Extracted data entries:
— Start —
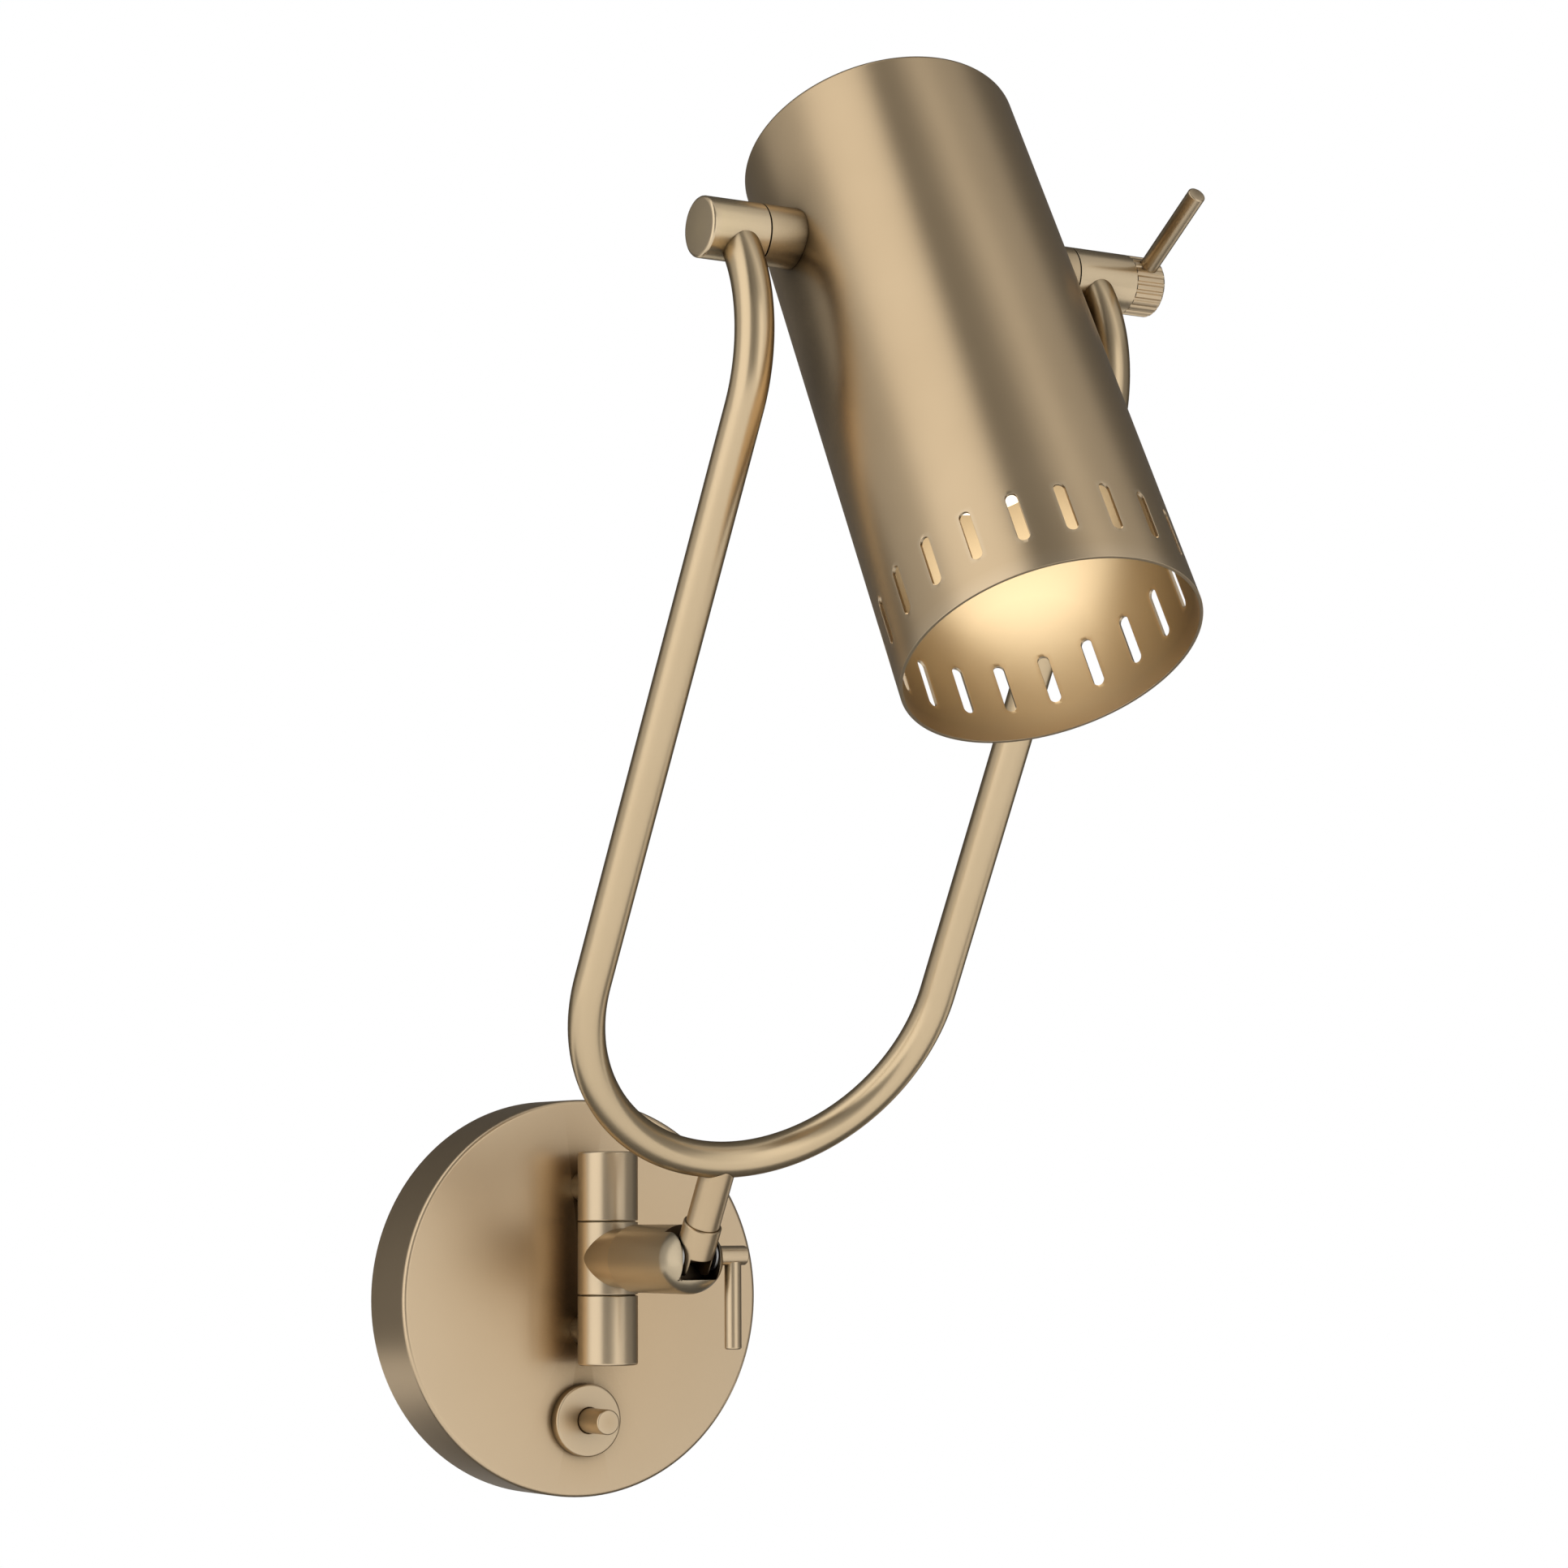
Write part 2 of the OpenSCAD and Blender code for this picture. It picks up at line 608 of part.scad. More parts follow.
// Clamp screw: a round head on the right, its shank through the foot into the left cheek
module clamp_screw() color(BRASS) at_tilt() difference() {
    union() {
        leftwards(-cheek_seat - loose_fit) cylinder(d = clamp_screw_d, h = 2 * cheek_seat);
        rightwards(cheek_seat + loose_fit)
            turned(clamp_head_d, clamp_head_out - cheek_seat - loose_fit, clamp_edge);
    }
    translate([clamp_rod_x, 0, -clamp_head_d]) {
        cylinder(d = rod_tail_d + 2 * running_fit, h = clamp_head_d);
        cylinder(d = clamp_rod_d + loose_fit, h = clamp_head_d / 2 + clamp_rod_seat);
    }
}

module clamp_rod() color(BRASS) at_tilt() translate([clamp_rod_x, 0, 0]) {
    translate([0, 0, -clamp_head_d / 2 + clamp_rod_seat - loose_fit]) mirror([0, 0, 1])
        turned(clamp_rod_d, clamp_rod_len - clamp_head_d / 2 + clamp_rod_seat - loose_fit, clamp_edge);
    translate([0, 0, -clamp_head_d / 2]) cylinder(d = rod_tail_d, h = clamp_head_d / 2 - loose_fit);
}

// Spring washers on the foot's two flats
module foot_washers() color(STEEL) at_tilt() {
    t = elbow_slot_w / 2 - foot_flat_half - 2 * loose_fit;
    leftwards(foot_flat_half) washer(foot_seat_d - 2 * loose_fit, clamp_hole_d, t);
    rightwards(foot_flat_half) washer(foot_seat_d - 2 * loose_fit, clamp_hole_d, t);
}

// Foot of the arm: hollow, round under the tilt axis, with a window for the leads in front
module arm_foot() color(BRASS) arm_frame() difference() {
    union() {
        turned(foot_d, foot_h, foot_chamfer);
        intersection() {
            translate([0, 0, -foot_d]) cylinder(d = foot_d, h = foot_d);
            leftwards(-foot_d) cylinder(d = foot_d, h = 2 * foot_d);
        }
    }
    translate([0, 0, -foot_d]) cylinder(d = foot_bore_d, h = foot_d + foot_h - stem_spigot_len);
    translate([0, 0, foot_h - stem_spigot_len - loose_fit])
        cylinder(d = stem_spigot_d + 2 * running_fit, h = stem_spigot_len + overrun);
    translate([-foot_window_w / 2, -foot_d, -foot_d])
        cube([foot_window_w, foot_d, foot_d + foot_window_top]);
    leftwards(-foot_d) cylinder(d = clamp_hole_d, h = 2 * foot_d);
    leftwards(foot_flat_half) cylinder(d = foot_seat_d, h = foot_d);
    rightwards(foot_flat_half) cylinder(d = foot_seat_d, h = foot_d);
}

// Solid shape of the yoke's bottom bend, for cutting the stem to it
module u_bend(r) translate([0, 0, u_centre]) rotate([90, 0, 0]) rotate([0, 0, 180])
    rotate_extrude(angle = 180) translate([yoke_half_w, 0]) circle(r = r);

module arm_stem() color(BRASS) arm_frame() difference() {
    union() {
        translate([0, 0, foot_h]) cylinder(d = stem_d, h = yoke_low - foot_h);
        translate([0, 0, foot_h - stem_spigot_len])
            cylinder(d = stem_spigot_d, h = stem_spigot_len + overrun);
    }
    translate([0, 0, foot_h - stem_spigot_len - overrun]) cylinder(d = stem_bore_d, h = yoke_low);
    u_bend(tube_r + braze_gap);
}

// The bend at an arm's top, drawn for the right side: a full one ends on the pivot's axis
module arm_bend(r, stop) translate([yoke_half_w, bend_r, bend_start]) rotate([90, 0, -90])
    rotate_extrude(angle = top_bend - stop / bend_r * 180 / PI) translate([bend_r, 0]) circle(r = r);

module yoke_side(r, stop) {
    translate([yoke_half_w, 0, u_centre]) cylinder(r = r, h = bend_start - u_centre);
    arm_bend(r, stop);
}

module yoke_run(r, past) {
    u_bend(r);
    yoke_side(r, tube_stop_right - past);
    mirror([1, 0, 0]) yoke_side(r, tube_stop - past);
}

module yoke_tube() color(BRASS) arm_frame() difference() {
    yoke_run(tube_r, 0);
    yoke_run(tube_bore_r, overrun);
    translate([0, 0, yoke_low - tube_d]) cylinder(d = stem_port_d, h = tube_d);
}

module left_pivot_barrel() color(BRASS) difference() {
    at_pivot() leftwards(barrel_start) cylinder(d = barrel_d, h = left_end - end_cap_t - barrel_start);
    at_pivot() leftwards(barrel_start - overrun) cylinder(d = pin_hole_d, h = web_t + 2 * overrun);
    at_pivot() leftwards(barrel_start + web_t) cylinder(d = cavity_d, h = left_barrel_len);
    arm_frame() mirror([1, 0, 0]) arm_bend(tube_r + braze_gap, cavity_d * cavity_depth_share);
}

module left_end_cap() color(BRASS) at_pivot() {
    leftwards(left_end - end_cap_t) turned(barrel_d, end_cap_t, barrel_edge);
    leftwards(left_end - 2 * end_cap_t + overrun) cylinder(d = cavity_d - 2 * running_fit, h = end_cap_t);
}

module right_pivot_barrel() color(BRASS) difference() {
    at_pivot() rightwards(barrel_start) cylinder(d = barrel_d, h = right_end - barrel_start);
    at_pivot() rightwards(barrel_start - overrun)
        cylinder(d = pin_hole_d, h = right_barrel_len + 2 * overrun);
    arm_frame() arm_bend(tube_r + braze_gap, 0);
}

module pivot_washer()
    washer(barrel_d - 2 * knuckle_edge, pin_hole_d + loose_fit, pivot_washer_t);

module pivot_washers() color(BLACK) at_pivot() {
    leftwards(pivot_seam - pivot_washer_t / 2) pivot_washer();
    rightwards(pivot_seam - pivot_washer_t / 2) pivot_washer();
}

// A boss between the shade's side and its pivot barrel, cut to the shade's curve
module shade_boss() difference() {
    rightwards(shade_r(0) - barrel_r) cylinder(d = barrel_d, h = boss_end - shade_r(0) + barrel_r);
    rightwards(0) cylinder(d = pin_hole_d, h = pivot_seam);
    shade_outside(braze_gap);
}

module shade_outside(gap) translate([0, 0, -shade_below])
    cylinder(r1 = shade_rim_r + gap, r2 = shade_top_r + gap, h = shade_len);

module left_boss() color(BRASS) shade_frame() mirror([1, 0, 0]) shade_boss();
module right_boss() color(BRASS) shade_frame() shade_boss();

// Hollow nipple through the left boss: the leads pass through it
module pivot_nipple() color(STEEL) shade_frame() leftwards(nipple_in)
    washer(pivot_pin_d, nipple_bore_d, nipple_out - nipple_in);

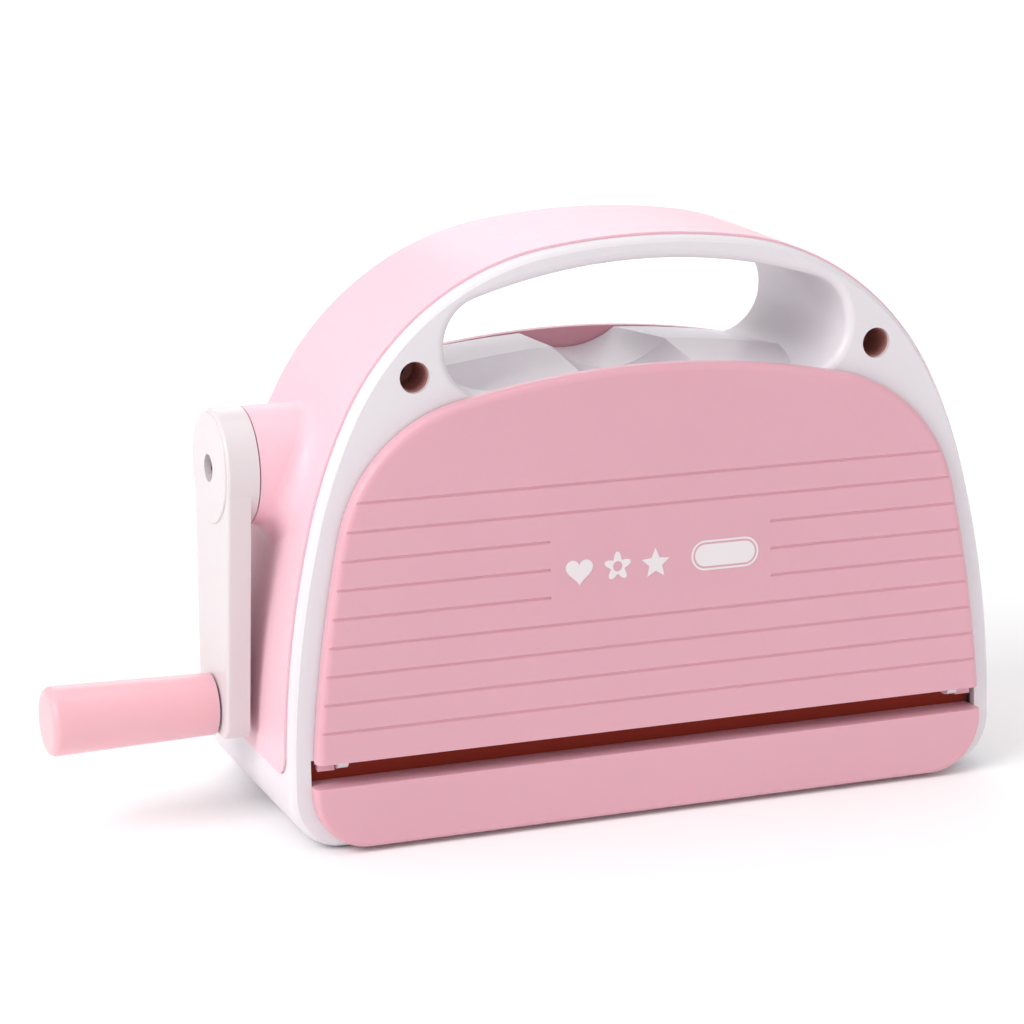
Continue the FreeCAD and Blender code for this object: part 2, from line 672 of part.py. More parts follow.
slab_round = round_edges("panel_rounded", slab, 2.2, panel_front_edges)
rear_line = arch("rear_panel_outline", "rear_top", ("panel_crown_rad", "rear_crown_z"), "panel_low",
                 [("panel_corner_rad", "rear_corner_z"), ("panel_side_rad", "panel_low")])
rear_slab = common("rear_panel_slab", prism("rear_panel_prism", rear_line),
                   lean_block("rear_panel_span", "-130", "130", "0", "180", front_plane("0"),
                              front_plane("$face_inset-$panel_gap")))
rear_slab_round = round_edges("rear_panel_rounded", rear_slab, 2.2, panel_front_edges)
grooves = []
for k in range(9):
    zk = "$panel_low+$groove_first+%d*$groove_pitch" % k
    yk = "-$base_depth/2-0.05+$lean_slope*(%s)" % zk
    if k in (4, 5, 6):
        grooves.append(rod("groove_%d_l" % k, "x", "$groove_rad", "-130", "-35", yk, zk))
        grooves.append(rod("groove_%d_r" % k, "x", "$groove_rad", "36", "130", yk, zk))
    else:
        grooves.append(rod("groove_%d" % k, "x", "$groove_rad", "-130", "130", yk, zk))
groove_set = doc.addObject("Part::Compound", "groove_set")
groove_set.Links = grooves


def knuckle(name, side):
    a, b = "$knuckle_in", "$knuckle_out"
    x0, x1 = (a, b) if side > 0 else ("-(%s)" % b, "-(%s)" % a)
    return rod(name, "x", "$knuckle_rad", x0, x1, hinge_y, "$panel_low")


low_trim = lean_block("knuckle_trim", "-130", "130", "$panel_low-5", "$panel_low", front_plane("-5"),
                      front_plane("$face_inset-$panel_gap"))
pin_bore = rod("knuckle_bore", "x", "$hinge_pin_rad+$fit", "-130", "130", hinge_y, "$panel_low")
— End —
Return exactly the lines from the one containing "Continue the FreeCAD" through the last line of the records above, both included, and nothing else.

> **ANSWER TO THE TASK**
Continue the FreeCAD and Blender code for this object: part 2, from line 672 of part.py. More parts follow.
slab_round = round_edges("panel_rounded", slab, 2.2, panel_front_edges)
rear_line = arch("rear_panel_outline", "rear_top", ("panel_crown_rad", "rear_crown_z"), "panel_low",
                 [("panel_corner_rad", "rear_corner_z"), ("panel_side_rad", "panel_low")])
rear_slab = common("rear_panel_slab", prism("rear_panel_prism", rear_line),
                   lean_block("rear_panel_span", "-130", "130", "0", "180", front_plane("0"),
                              front_plane("$face_inset-$panel_gap")))
rear_slab_round = round_edges("rear_panel_rounded", rear_slab, 2.2, panel_front_edges)
grooves = []
for k in range(9):
    zk = "$panel_low+$groove_first+%d*$groove_pitch" % k
    yk = "-$base_depth/2-0.05+$lean_slope*(%s)" % zk
    if k in (4, 5, 6):
        grooves.append(rod("groove_%d_l" % k, "x", "$groove_rad", "-130", "-35", yk, zk))
        grooves.append(rod("groove_%d_r" % k, "x", "$groove_rad", "36", "130", yk, zk))
    else:
        grooves.append(rod("groove_%d" % k, "x", "$groove_rad", "-130", "130", yk, zk))
groove_set = doc.addObject("Part::Compound", "groove_set")
groove_set.Links = grooves


def knuckle(name, side):
    a, b = "$knuckle_in", "$knuckle_out"
    x0, x1 = (a, b) if side > 0 else ("-(%s)" % b, "-(%s)" % a)
    return rod(name, "x", "$knuckle_rad", x0, x1, hinge_y, "$panel_low")


low_trim = lean_block("knuckle_trim", "-130", "130", "$panel_low-5", "$panel_low", front_plane("-5"),
                      front_plane("$face_inset-$panel_gap"))
pin_bore = rod("knuckle_bore", "x", "$hinge_pin_rad+$fit", "-130", "130", hinge_y, "$panel_low")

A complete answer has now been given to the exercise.